# Whats invaded my viv???



## Kelzabellz (Mar 19, 2021)

I have a 55gal bioactive viv that I built a year ago for 4 wtf. One died 4 days after I got them while in quarantine. The tank had been up and running for about a year. It was booming with isopods to the point where I questioned it being a problem but the springtails seem to die off soon after seeding, leaving NO bodies??? I bought all of my supplies from reputable sources and followed one of their vivarium builds to a T. My 8 yr old son hit the tank with our dog's leash while roughhousing (the tiny metal piece) and cracked the glass. Ive since bought a new tank, emptied the old, and have my frogs in temp tank. Now I saw what I thought was a small earthworm (hitchhiker?) right after adding my little frogs to the vivarium. Now that its all apart i can see my substrate is LOADED with these worms!!! They look like small earthworms. I've tried to look into what they could be and all I can find is red rigglers?? Any info on this would be greatly appreciated. I'm wondering if this is why I cant seem to keep any springs?? Also I didn't realize I was supposed to be feeding them once out of the culture, I thought the Vivarium would sustain them, or the frogs waste... Ive attached a pic. I found these in about 10 -15 min


----------



## Chris S (Apr 12, 2016)

No pic attached. 

Potentially you have flatworms, which can eat up your spring tails. I have them in a couple tanks, I don't find them overly harmful though.


----------



## Kelzabellz (Mar 19, 2021)




----------



## Kelzabellz (Mar 19, 2021)

Chris S said:


> No pic attached.
> 
> Potentially you have flatworms, which can eat up your spring tails. I have them in a couple tanks, I don't find them overly harmful though.





Chris S said:


> No pic attached.
> 
> Potentially you have flatworms, which can eat up your spring tails. I have them in a couple tanks, I don't find them overly harmful though.


----------



## Kelzabellz (Mar 19, 2021)

I think I may have posted it now?? They def aren't flat, they look and act like earthworms. Something has to be eating the springtails because my culture is BOOMING so I've been seeding the viv A LOT yet there's not a single one when I look. This is a little TMI but I hadn't even realized the springs weren't surviving until I got new glasses a few weeks ago. What I thought they were are actually baby isopods!!!! I 100% jumped into this whole thing not realizing how much I didn't know!!!


----------



## Kmc (Jul 26, 2019)

They are toddler earth worms.


----------



## FroggerFrog (Jan 11, 2021)

If they are earthworms, did you get your substrate from the outdoors?


----------



## Kelzabellz (Mar 19, 2021)

FroggerFrog said:


> If they are earthworms, did you get your substrate from the outdoors?

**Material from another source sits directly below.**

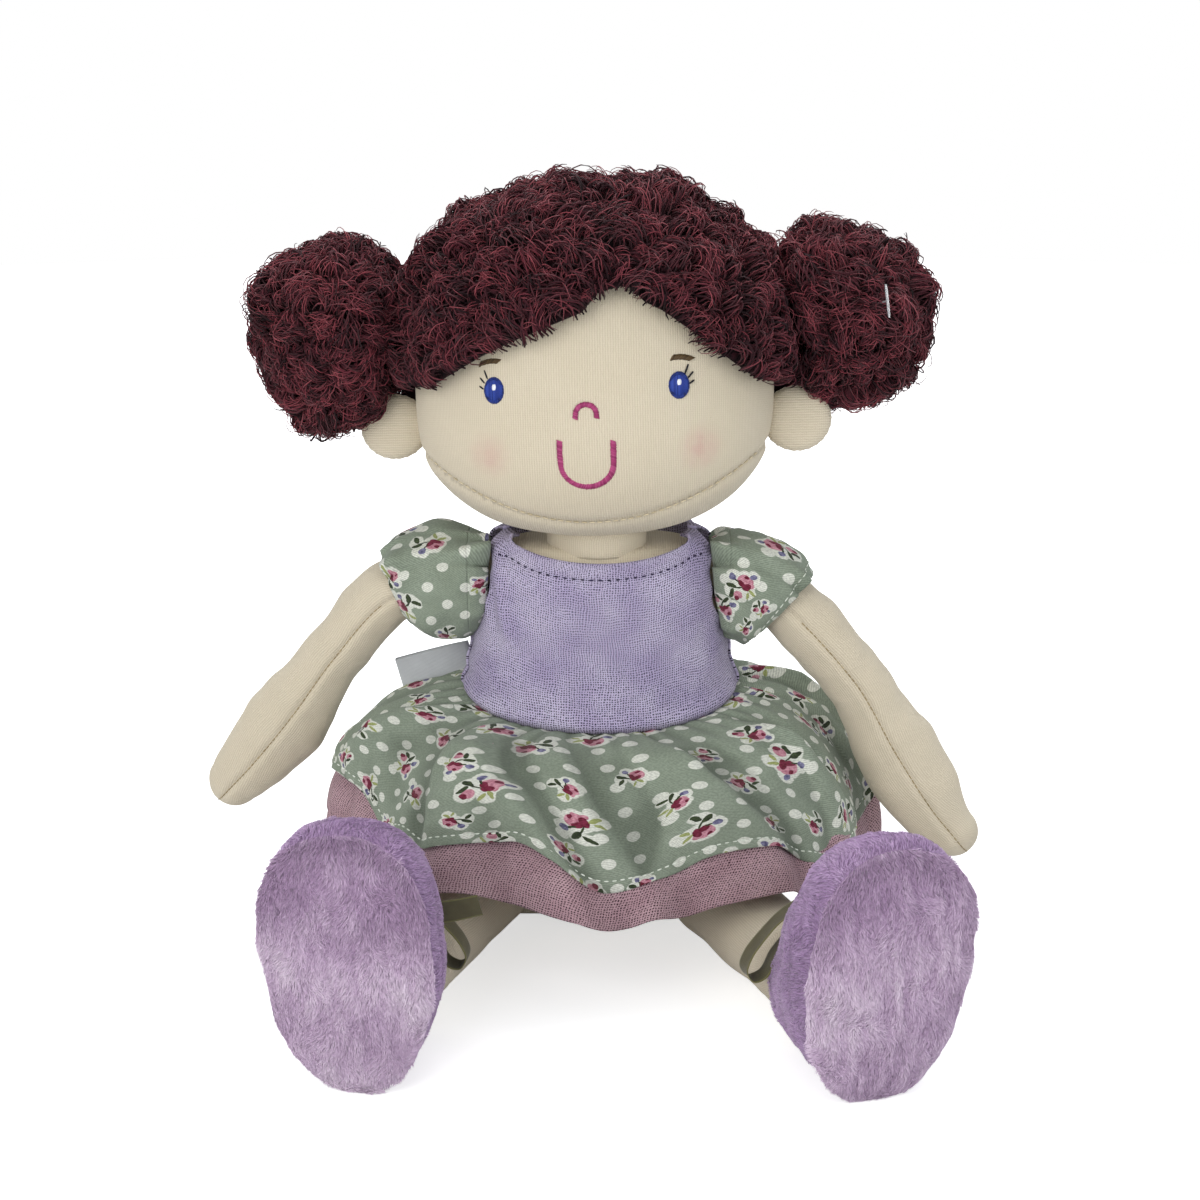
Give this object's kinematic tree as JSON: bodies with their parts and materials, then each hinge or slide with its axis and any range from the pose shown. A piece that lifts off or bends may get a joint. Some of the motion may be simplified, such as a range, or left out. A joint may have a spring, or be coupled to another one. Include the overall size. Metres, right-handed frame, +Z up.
{
  "type": "rag_doll",
  "caption": "Soft rag doll with bun hair, sitting with legs spread, in a puff-sleeved dress with petticoat and ribbon-tied plush slippers; head, arms, legs and feet move.",
  "frame": {"origin": "on the front edge of the flat seat of the torso, midway between the hips and level with the shoulders, on the surface that the doll sits on", "axes": "+Z up; the doll faces -Y; +X is the doll's own left side"},
  "size_m": [0.2767, 0.2038, 0.2726],
  "materials": {
    "cream_jersey": "brushed cotton jersey, matt",
    "polyester_filling": "loose polyester filling, hidden",
    "burgundy_curl": "curly looped pile",
    "lilac_plush": "short plush pile",
    "pale_lilac_plush": "short plush pile, lighter",
    "lavender_gauze": "crinkled double cotton gauze",
    "sage_print_cotton": "plain-woven cotton with a small floral print",
    "mauve_gauze": "crinkled double cotton gauze",
    "olive_ribbon": "satin ribbon",
    "blue_thread": "satin-stitched thread",
    "brown_thread": "satin-stitched thread",
    "plum_thread": "satin-stitched thread",
    "label_satin": "white satin tape",
    "clear_plastic": "clear moulded plastic"
  },
  "bodies": {
    "torso": {"torso_cover": "cream_jersey", "torso_stuffing": "polyester_filling", "bodice_front": "lavender_gauze", "bodice_back": "lavender_gauze", "skirt": "sage_print_cotton", "petticoat": "mauve_gauze", "care_label": "label_satin"},
    "neck": {"neck": "cream_jersey"},
    "head": {"head_cover": "cream_jersey", "head_stuffing": "polyester_filling", "hair_cap": "burgundy_curl", "nose": "plum_thread", "mouth": "plum_thread", "tag_barb": "clear_plastic", "ear_right": "cream_jersey", "bun_right": "burgundy_curl", "eye_right": "blue_thread", "brow_right": "brown_thread", "ear_left": "cream_jersey", "bun_left": "burgundy_curl", "eye_left": "blue_thread", "brow_left": "brown_thread"},
    "shoulder_right": {"shoulder_tab_right": "cream_jersey"},
    "arm_right": {"arm_cover_right": "cream_jersey", "arm_stuffing_right": "polyester_filling", "sleeve_right": "sage_print_cotton"},
    "leg_right": {"leg_cover_right": "cream_jersey", "leg_stuffing_right": "polyester_filling"},
    "foot_right": {"slipper_upper_right": "lilac_plush", "slipper_stuffing_right": "polyester_filling", "slipper_sole_right": "pale_lilac_plush", "bow_right": "olive_ribbon"},
    "shoulder_left": {"shoulder_tab_left": "cream_jersey"},
    "arm_left": {"arm_cover_left": "cream_jersey", "arm_stuffing_left": "polyester_filling", "sleeve_left": "sage_print_cotton"},
    "leg_left": {"leg_cover_left": "cream_jersey", "leg_stuffing_left": "polyester_filling"},
    "foot_left": {"slipper_upper_left": "lilac_plush", "slipper_stuffing_left": "polyester_filling", "slipper_sole_left": "pale_lilac_plush", "bow_left": "olive_ribbon"}
  },
  "joints": [
    {"name": "neck_turn", "type": "hinge", "parent": "torso", "child": "neck", "pos_m": [-0.001, -0.004, 0.15], "axis": [0, 0, 1], "range_deg": [-35, 35]},
    {"name": "head_nod", "type": "hinge", "parent": "neck", "child": "head", "pos_m": [-0.001, -0.004, 0.152], "axis": [1, 0, 0], "range_deg": [-12, 12]},
    {"name": "shoulder_swing_right", "type": "hinge", "parent": "torso", "child": "shoulder_right", "pos_m": [-0.043, 0, 0.137], "axis": [-1, 0, 0], "range_deg": [-30, 70]},
    {"name": "arm_raise_right", "type": "hinge", "parent": "shoulder_right", "child": "arm_right", "pos_m": [-0.043, 0, 0.137], "axis": [0, 1, 0], "range_deg": [-5, 55], "deforming": ["sleeve_right"]},
    {"name": "shoulder_swing_left", "type": "hinge", "parent": "torso", "child": "shoulder_left", "pos_m": [0.043, 0, 0.137], "axis": [-1, 0, 0], "range_deg": [-30, 70]},
    {"name": "arm_raise_left", "type": "hinge", "parent": "shoulder_left", "child": "arm_left", "pos_m": [0.043, 0, 0.137], "axis": [0, -1, 0], "range_deg": [0, 55], "deforming": ["sleeve_left"]},
    {"name": "hip_swing_right", "type": "hinge", "parent": "torso", "child": "leg_right", "pos_m": [-0.041, 0, 0.0175], "axis": [-0.9542, 0.299, 0], "range_deg": [-85, 4]},
    {"name": "foot_flex_right", "type": "hinge", "parent": "leg_right", "child": "foot_right", "pos_m": [-0.0727, -0.10115, 0.021], "axis": [-0.9542, 0.299, 0], "range_deg": [-12, 8]},
    {"name": "hip_swing_left", "type": "hinge", "parent": "torso", "child": "leg_left", "pos_m": [0.041, -0.008, 0.0175], "axis": [-0.9373, -0.3486, 0], "range_deg": [-85, 4]},
    {"name": "foot_flex_left", "type": "hinge", "parent": "leg_left", "child": "foot_left", "pos_m": [0.07795, -0.10735, 0.021], "axis": [-0.9373, -0.3486, 0], "range_deg": [-12, 8]}
  ]
}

NO!!! Everything in my viv was bought through Reputable sources


----------



## Kelzabellz (Mar 19, 2021)

FroggerFrog said:


> If they are earthworms, did you get your substrate from the outdoors?





Kmc said:


> They are toddler earth worms.


Are they harmful to my frogs? I’ve read they can be beneficial because they aerate the soil, is this true? What could be happening to my springs!?!?!


----------



## Kelzabellz (Mar 19, 2021)

Should I order new substrate for the rebuild and toss what I have?


----------



## Kmc (Jul 26, 2019)

I dont know as I dont keep Whites that way. 

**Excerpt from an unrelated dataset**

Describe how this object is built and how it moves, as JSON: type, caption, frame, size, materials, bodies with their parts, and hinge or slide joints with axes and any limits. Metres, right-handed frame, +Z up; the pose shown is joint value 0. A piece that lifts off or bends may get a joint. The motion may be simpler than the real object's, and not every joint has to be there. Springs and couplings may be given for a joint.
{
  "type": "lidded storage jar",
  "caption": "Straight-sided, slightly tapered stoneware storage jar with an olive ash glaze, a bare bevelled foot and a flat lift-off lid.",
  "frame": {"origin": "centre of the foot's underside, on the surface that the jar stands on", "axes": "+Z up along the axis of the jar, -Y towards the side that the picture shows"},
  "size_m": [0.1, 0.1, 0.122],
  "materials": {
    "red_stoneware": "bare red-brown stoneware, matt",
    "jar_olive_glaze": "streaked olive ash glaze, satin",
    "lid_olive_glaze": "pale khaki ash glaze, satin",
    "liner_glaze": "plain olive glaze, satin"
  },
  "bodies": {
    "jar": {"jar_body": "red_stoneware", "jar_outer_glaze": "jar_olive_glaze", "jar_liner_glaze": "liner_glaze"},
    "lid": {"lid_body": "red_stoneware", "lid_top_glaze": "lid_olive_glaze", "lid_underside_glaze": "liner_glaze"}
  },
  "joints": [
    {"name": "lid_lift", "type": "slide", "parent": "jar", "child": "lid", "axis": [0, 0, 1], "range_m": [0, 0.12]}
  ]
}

Maybe the springs are dying because the frogs are defecating in the water? Thats where they most frequently relieve themselves in my experience.


----------



## Kelzabellz (Mar 19, 2021)

Oh wow, I thought that was the purpose of having springs, to eat the waste?!?


----------



## Kelzabellz (Mar 19, 2021)

It’s all been trial and error over here!


----------



## Chris S (Apr 12, 2016)

Just worms...I don't think they will cause any harm that I know of.


----------



## Robru (Jan 1, 2021)

To my knowledge, only eat Nemertean, or ribbon worms, springs.


----------



## varanoid (Jan 21, 2011)

Chris S said:


> Just worms...I don't think they will cause any harm that I know of.


No harm at all. Worst case scenario, they break down your substrate faster than you want, but it shouldn't be overnight.


----------